Les missions des seigneurs japonais avaient toujours pour but un échange de présents, il s’agissait d’obtenir en place de denrées importées d’autres denrées, c’est-à-dire de faire le trafic. L’auteur japonais du Gwai kô si kô parle toujours de conventions passées pour l’exportation annuelle de tant de kokou de grains ; la Corée, à ce moment forte et bien défendue, n’avait aucune raison de conclure plus de soixante conventions analogues, sinon pour des échanges profitables. Dans le Hài tong tjye kouk keui, l’auteur coréen insiste sur le côté rituel et de courtoisie de ces missions ; il dit toutefois en propres termes, à propos de l’ambassade du seigneur d’Isé Masatsika (1470) : « Les produits offerts par lui étant abondants, et comme de plus Masatsika est le premier des écuyers du roi [chôgoun]… on lui remit, etc. » Le Ko sà tchoal yo[13] rédigé au siècle suivant, rapporte que d’abord on parlait seulement de présents ; mais en 1501, pour la première fois, dans la liste des envois du roi [chôgoun], furent employés les termes « vendre des objets » ; ni cette fois, ni en 1504, le gouvernement coréen ne releva l’expression ; enfin après les troubles de 1510, dont je parlerai tout à l’heure, quand il s’agit de rétablir les relations, la liste des envois du roi [chôgoun] contenait l’expression « commercer », ces envois étaient très abondants ce qui devenait onéreux pour la Corée ; toutefois, la Cour préféra ne pas soulever une discussion sur un point secondaire. Il fut dès lors expressément admis, et non plus seulement de manière implicite, que le gouvernement coréen commerçait avec les seigneurs japonais ; de plus en plus aussi, les envoyés commerciaux japonais se montrèrent difficiles à propos des denrées qu’on leur remettait.

Les envoyés, ajoutent les Notes prises sur les affaires, ne se faisaient pas faute de commercer pour leur propre compte. Envoyé principal et envoyé en second, capitaines des jonques, fonctionnaires d’escorte, faisaient hommage au roi de « présents respectueux » et, sans règle établie, étaient dédommagés en proportion de la valeur. L’abondance de ces présents devint un tel embarras que le Ministère du Cens (1494) obtint du roi Syeng-tjong l’ordre de faire avertir les envoyés que ces présents de personnes privées n’étaient pas conformes aux rites ; on devait donc les refuser. Pendant quelques années, on entendit moins parler des Japonais ; mais en 1501 une mission du roi (chôgoun) reparut et avoua qu’il s’agissait d’échanges commerciaux.

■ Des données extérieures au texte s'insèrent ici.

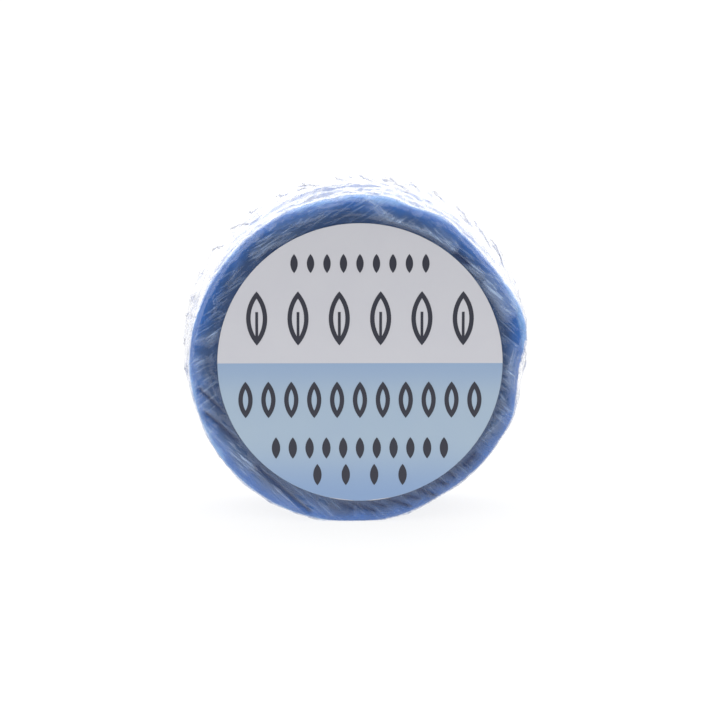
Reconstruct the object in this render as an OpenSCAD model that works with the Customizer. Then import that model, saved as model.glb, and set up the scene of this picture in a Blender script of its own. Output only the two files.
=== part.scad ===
// Round shaving soap in a clear film wrap, with a round label on its front and on its back.
// The puck stands on its rim. X runs across it, Y from the front face to the back, Z up.
// The origin is at the bottom centre of the whole packet.

/* [Soap] */
// Diameter of the soap at its front face
soap_d = 60; // [50:0.5:80]
// Thickness of the soap from face to face
soap_t = 20; // [14:0.5:30]
// Rounding of the soap's front and back edges
soap_edge_r = 1.5; // [1:0.25:4]
// Taper of the soap's radius towards the back, which lets it leave its mould
mould_draft = 0.6; // [0:0.1:1.5]
// Width of the flat that the soap stands on
foot_w = 9; // [6:0.5:18]

/* [Film wrap] */
// Wall of the film, drawn stouter than the real 0.03 so that it stays a solid
film_wall = 0.12; // [0.08:0.01:0.3]
// Room between the soap and the film at the faces and the rim
film_gap = 0.1; // [0.05:0.05:0.5]
// How much further the slack film stands off the soap round its back edge
film_slack = 1.8; // [0.5:0.1:3]
// Number of pleats that close the film at the back
pleat_count = 24; // [12:1:36]
// Width of one folded pleat
pleat_w = 1.6; // [0.6:0.1:2.4]
// Thickness of the folded film in a pleat
pleat_h = 0.25; // [0.15:0.05:0.6]
// Diameter of the middle of the back, where the pleats lie on each other
gather_d = 26; // [16:1:34]
// Diameter of the hole that the gathered film leaves in the middle
gather_hole_d = 6; // [3:0.5:12]

/* [Labels] */
// Flat film left showing round the front label, inside the soap's rounded edge
front_label_margin = 2.75; // [0.5:0.25:8]
// How far the front label sits to the right of the puck's axis
front_label_shift = 0.5; // [0:0.1:0.5]
// Height of the top edge of the printed lower field over the label's middle
tint_top = 0; // [-8:0.5:3]
// Pleated film left showing round the back label, which holds the gather shut
back_label_margin = 7.9; // [1:0.1:10]
// Thickness of the label paper
paper_t = 0.1; // [0.06:0.01:0.3]
// Thickness of the adhesive under a label
adhesive_t = 0.03; // [0.02:0.01:0.1]
// Thickness of one printed layer
ink_t = 0.02; // [0.01:0.01:0.05]

/* [Printed marks] */
// Diameter of the label that the marks are drawn for; they are scaled to the front label's own
artwork_d = 51.5; // [48:0.5:70]
// Height of the leaves in the top row
top_leaf_h = 3.5; // [2:0.1:5]
// Height of the leaves in the large row
large_leaf_h = 10; // [6:0.5:11]
// Height of the leaves in the row just under the field's edge
middle_leaf_h = 6.8; // [4:0.1:8]
// Height of the leaves in the two lowest rows
small_leaf_h = 4; // [2:0.1:4.5]
// Width of a leaf as a share of its height
leaf_slimness = 0.38; // [0.3:0.01:0.45]
// Line width of an open leaf's outline
outline_w = 0.8; // [0.4:0.05:0.9]
// Line width of the rib up the middle of a large leaf
rib_w = 0.5; // [0.3:0.05:0.8]

/* [Hidden] */

$fn = 128;
cut = 1;                                          // how far a cutting tool runs past what it cuts

soap_r = soap_d / 2;
soap_back_r = soap_r - mould_draft;
axis_h = film_wall + sqrt(soap_r * soap_r - foot_w * foot_w / 4);
front_label_d = 2 * (soap_r - soap_edge_r - front_label_margin);
back_label_d = 2 * (soap_back_r - soap_edge_r - back_label_margin);

// Depths are measured from the soap's front face, towards the back.
film_front = -film_gap - film_wall;
film_back = soap_t + film_gap + film_wall;
gather_back = film_back + pleat_h;
front_end = film_front - adhesive_t - paper_t - 2 * ink_t;
back_end = gather_back + adhesive_t + paper_t;
depth_middle = (front_end + back_end) / 2;
packet_r = soap_r + film_gap + film_slack + film_wall;   // no piece reaches further out

// Rows of printed leaves: [number, leaf height, row length, height over the label's middle, kind]
SOLID = 0;
OPEN = 1;
RIBBED = 2;
ROWS = [
    [9, top_leaf_h, 25, 18.4, SOLID],
    [6, large_leaf_h, 41, 8.3, RIBBED],
    [11, middle_leaf_h, 44, -6.8, OPEN],
    [11, small_leaf_h, 32, -15.8, SOLID],
    [4, small_leaf_h, 17, -20.8, SOLID]
];
rib_share = 0.62;                                 // how far up its leaf a rib runs

// Stands a solid of revolution, drawn with its front end down, on the puck's axis.
module on_axis()
    translate([0, -depth_middle, axis_h]) rotate([-90, 0, 0]) children();

// Lays a flat drawing on a plane at this depth, upright to someone who faces that side.
module on_front(depth)
    translate([front_label_shift, depth - depth_middle, axis_h]) rotate([90, 0, 0]) children();
module on_back(depth)
    translate([0, depth - depth_middle, axis_h]) rotate([90, 0, 180]) children();

// Everything above this height.
module above(height)
    translate([-packet_r - cut, -soap_t - cut, height])
        cube([2 * (packet_r + cut), 2 * (soap_t + cut), 2 * packet_r + cut]);

// Round body with both edges rounded. low and high are [radius, depth, edge radius] of its two
// ends; its side is the straight line that touches both edge arcs.
module rounded_body(low, high) {
    low_middle = [low[0] - low[2], low[1] + low[2]];
    high_middle = [high[0] - high[2], high[1] - high[2]];
    run = high_middle - low_middle;
    side_a = atan2(run[0], run[1]) + asin((high[2] - low[2]) / norm(run));
    outward = [cos(side_a), -sin(side_a)];
    rotate_extrude() {
        polygon([
            [0, low[1]], [low_middle[0], low[1]], low_middle + low[2] * outward,
            high_middle + high[2] * outward, [high_middle[0], high[1]], [0, high[1]]
        ]);
        for (edge = [[low_middle, low[2]], [high_middle, high[2]]])
            translate(edge[0]) circle(edge[1]);
    }
}

// The soap's shape grown by gap all round, and by slack round its back edge as well.
module soap_shape(gap, slack)
    rounded_body(
        [soap_r + gap, -gap, soap_edge_r + gap],
        [soap_back_r + gap + slack, soap_t + gap, soap_edge_r + gap + slack]
    );

// The folds of the film on the back, rooted halfway into its wall.
module pleats()
    translate([0, 0, film_back - film_wall / 2]) {
        cylinder(d = gather_d, h = film_wall / 2 + pleat_h);
        for (i = [0 : pleat_count - 1])
            rotate(i * 360 / pleat_count)
                translate([0, -pleat_w / 2, 0])
                    cube([soap_back_r - soap_edge_r, pleat_w, film_wall / 2 + pleat_h]);
    }

// A pointed oval, with both its arcs moved in by inset.
module pointed_oval(height, inset = 0) {
    width = height * leaf_slimness;
    arc_r = (height * height + width * width) / (4 * width);
    intersection_for (side = [-1, 1])
        translate([side * (arc_r - width / 2), 0]) circle(arc_r - inset);
}

module leaf(height, kind)
    difference() {
        pointed_oval(height);
        if (kind != SOLID)
            difference() {
                pointed_oval(height, outline_w);
                if (kind == RIBBED)
                    translate([-rib_w / 2, -height / 2]) square([rib_w, height * rib_share]);
            }
    }

module row_of_leaves(row) {
    pitch = (row[2] - row[1] * leaf_slimness) / (row[0] - 1);
    for (i = [0 : row[0] - 1])
        translate([(i - (row[0] - 1) / 2) * pitch, row[3]]) leaf(row[1], row[4]);
}

module label_disc(diameter, thickness)
    cylinder(d = diameter, h = thickness);

module soap_puck()
    color("#4A72AC")
        intersection() {
            on_axis() soap_shape(0, 0);
            above(film_wall);
        }

module film_wrap()
    color("#E8EDF4", 0.4)
        difference() {
            intersection() {
                on_axis() {
                    soap_shape(film_gap + film_wall, film_slack);
                    pleats();
                }
                above(0);
            }
            intersection() {
                on_axis() soap_shape(film_gap, film_slack);
                above(film_wall);
            }
            on_axis() translate([0, 0, soap_t]) cylinder(d = gather_hole_d, h = soap_t);
        }

module front_label_adhesive()
    color("#D9D7C8")
        on_front(film_front) label_disc(front_label_d, adhesive_t);

module front_label()
    color("#C4C5CA")
        on_front(film_front - adhesive_t) label_disc(front_label_d, paper_t);

module front_label_tint()
    color("#A4B7CF")
        on_front(film_front - adhesive_t - paper_t)
            intersection() {
                label_disc(front_label_d, ink_t);
                translate([-front_label_d, tint_top - 2 * front_label_d, -cut])
                    cube([2 * front_label_d, 2 * front_label_d, ink_t + 2 * cut]);
            }

module front_label_marks()
    color("#2D313C")
        for (row = ROWS)
            on_front(film_front - adhesive_t - paper_t - (row[3] < tint_top ? ink_t : 0))
                linear_extrude(ink_t) scale(front_label_d / artwork_d) row_of_leaves(row);

module back_label_adhesive()
    color("#D9D7C8")
        on_back(gather_back) label_disc(back_label_d, adhesive_t);

module back_label()
    color("#C4C5CA")
        on_back(gather_back + adhesive_t) label_disc(back_label_d, paper_t);

soap_puck();
film_wrap();
front_label_adhesive();
front_label();
front_label_tint();
front_label_marks();
back_label_adhesive();
back_label();
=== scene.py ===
"""Looks of a shaving soap puck in clear film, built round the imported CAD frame.

Shapes are worked out in millimetres and turned to metres as each mesh is made. A point on the
packet is given by its angle round the puck's axis, counted anticlockwise from +X as seen from
the front, its distance from that axis, and its depth along +Y.
"""
import math

import bmesh
import bpy
import numpy as np
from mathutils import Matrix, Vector


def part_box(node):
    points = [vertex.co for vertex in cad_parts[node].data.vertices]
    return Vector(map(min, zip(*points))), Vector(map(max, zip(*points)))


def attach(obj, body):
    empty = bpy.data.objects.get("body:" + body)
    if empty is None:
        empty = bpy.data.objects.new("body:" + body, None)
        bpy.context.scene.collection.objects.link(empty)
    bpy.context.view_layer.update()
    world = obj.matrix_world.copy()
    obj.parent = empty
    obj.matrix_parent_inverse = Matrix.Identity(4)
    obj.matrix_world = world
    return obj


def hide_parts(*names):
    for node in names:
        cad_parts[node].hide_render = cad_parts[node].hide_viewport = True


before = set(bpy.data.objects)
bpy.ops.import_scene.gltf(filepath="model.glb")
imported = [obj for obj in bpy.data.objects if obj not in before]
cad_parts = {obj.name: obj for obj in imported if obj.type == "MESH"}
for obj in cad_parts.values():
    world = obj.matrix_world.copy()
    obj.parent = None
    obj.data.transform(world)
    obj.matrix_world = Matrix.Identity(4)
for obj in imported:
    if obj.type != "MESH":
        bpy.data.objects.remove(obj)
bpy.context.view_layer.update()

MM = 0.001


def box_mm(node):
    """The lowest and highest corners of a CAD node, in millimetres."""
    low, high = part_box(node)
    return np.array(low) / MM, np.array(high) / MM


SOAP_LOW, SOAP_HIGH = box_mm("soap_puck")
FILM_LOW, FILM_HIGH = box_mm("film_wrap")
LABEL_LOW, LABEL_HIGH = box_mm("front_label")
BACK_LOW, BACK_HIGH = box_mm("back_label")

# Soap
SOAP_R = (SOAP_HIGH[0] - SOAP_LOW[0]) / 2
AXIS_Z = SOAP_HIGH[2] - SOAP_R
SOAP_SWELL = 0.15                  # how far the real puck's rim bulges past the drawn one
SOAP_FRONT, SOAP_BACK = SOAP_LOW[1], SOAP_HIGH[1]
SOAP_EDGE = 1.5
SOAP_DRAFT = 0.6

# Film
FILM_WALL = 0.03                   # real thickness of the film
FILM_FRONT = SOAP_FRONT - 0.2
FILM_BACK = SOAP_BACK + 0.22
FILM_R_FRONT = SOAP_R + SOAP_SWELL + 0.15
FILM_R_BACK = (FILM_HIGH[0] - FILM_LOW[0]) / 2
FILM_EDGE_FRONT = SOAP_EDGE + 0.2
FILM_EDGE_BACK = 3.6
GATHER_HOLE_R = 3.0
PLEATS = 40
FOLD_GAP = 0.11                    # room between two layers of a folded pleat
FLOOR_SOFTNESS = 0.1               # height over the floor at which the film starts to lie down on it
MOST_VEIL = 0.5                    # the film is never milkier than this
CLING = 1.6                        # how quickly film drawn onto the soap loses its shine

# Labels
LABEL_R = (LABEL_HIGH[0] - LABEL_LOW[0]) / 2
LABEL_X = (LABEL_HIGH[0] + LABEL_LOW[0]) / 2
PAPER = 0.1
ADHESIVE = 0.03
INK = 0.02
BACK_LABEL_R = (BACK_HIGH[0] - BACK_LOW[0]) / 2


# ---------------------------------------------------------------- shapes of surfaces

def smoothstep(low, high, x):
    t = np.clip((x - low) / (high - low), 0.0, 1.0)
    return t * t * (3 - 2 * t)


def waves(points, length, seed, count=9):
    """Smooth noise of about -1 to 1: a sum of sine waves of about this length in all directions."""
    rng = np.random.default_rng(seed)
    total = np.zeros(len(points))
    for _ in range(count):
        way = rng.normal(size=3)
        way *= 2 * math.pi / (np.linalg.norm(way) * length * rng.uniform(0.7, 1.4))
        total += np.sin(points @ way + rng.uniform(0, 2 * math.pi))
    return total / math.sqrt(count)


def creases(points, length, seed, count=5):
    """Noise of flat facets that meet in sharp lines, as crumpled film has, of about -1 to 1."""
    rng = np.random.default_rng(seed)
    total = np.zeros(len(points))
    for i in range(count):
        way = rng.normal(size=3)
        way /= np.linalg.norm(way) * length * rng.uniform(0.7, 1.5)
        phase = points @ way + 0.35 * waves(points, 2.2 * length, seed + 31 * i + 1, 5)
        fade = smoothstep(-0.6, 0.8, waves(points, 1.7 * length, seed + 57 * i + 2, 5))
        total += fade * (4 * np.abs((phase + rng.uniform()) % 1 - 0.5) - 1)
    return total / math.sqrt(count)


# How far the film's front outline stands off a true circle, in mm, at angles in degrees.
OUTLINE = [
    (0, -0.45), (5, 0.25), (9, 0.9), (13, 1.15), (18, 1.05), (23, 0.6), (29, 0.1), (40, -0.3),
    (60, 0.3), (70, 0.0), (80, 0.55), (90, 0.4), (100, 0.0), (137, -0.05), (190, 0.25),
    (215, 0.5), (240, 0.6), (262, 0.3),
    (275, 0.1), (300, -0.6), (325, -0.35), (340, 0.0), (347, -0.5), (353, -0.8), (360, -0.6),
]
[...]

À côté de ces personnages officiels, il y avait des marchands qui repartaient, leurs affaires terminées. L’existence de marchands japonais qui faisaient des affaires en Corée et aux Ryoukyou, qui étaient chargés occasionnellement de missions diplomatiques, qui s’enrichissaient, qui obtenaient des titres, est indiquée par Sin Syouk-tjyou dans quelques passages. Les règlements cités plus haut y font peut-être allusion. Pour une période qui n’est pas précisée, mais qui est antérieure à 1592 et probablement postérieure à 1501, l’Historique de Cour des Interprètes renferme quelques indications. Pour les marchandises privées des Japonais, on permit d’abord d’ouvrir un marché pour y faire affaire avec les marchands du pays ; jusqu’en 1592, le marché avait lieu trois fois par mois, les 3, 13 et 23 de la lune ; à partir de 1610, il y eut six marchés par mois, et encore des marchés spéciaux ouverts sur le désir des Japonais quand ils avaient abondance de denrées. Les transactions n’étaient pas libres : les marchands coréens qui avaient des produits à échanger, recevaient de la préfecture de Tong-rài une fiche individuelle, les autorisant à se rendre à la concession japonaise où les fonctionnaires coréens assistaient aux échanges, examinaient les produits coréens et japonais exposés et en tenaient registre pour faire payer les droits ; les marchands coréens entraient tous ensemble, se prosternaient devant les surveillants, procédaient au troc suivant l’ordre du tableau et se retiraient tous ensemble. Toute tentative de traiter à part était sévèrement punie. Ces règles sont celles du XVIIe siècle ; mais il ne semble pas qu’il y ait d’innovation sur ce point ; dès le XVe siècle, les relations entre particuliers coréens et japonais étaient surveillées. Ce fut au contraire une nouveauté, peut-être inspirée des exemples chinois, que d’instituer (1691), une corporation de trente marchands coréens ayant le privilège et la responsabilité du commerce japonais ; ces marchands firent vite de mauvaises affaires, disparurent, ne purent être remplacés : la corporation fut supprimée (1708).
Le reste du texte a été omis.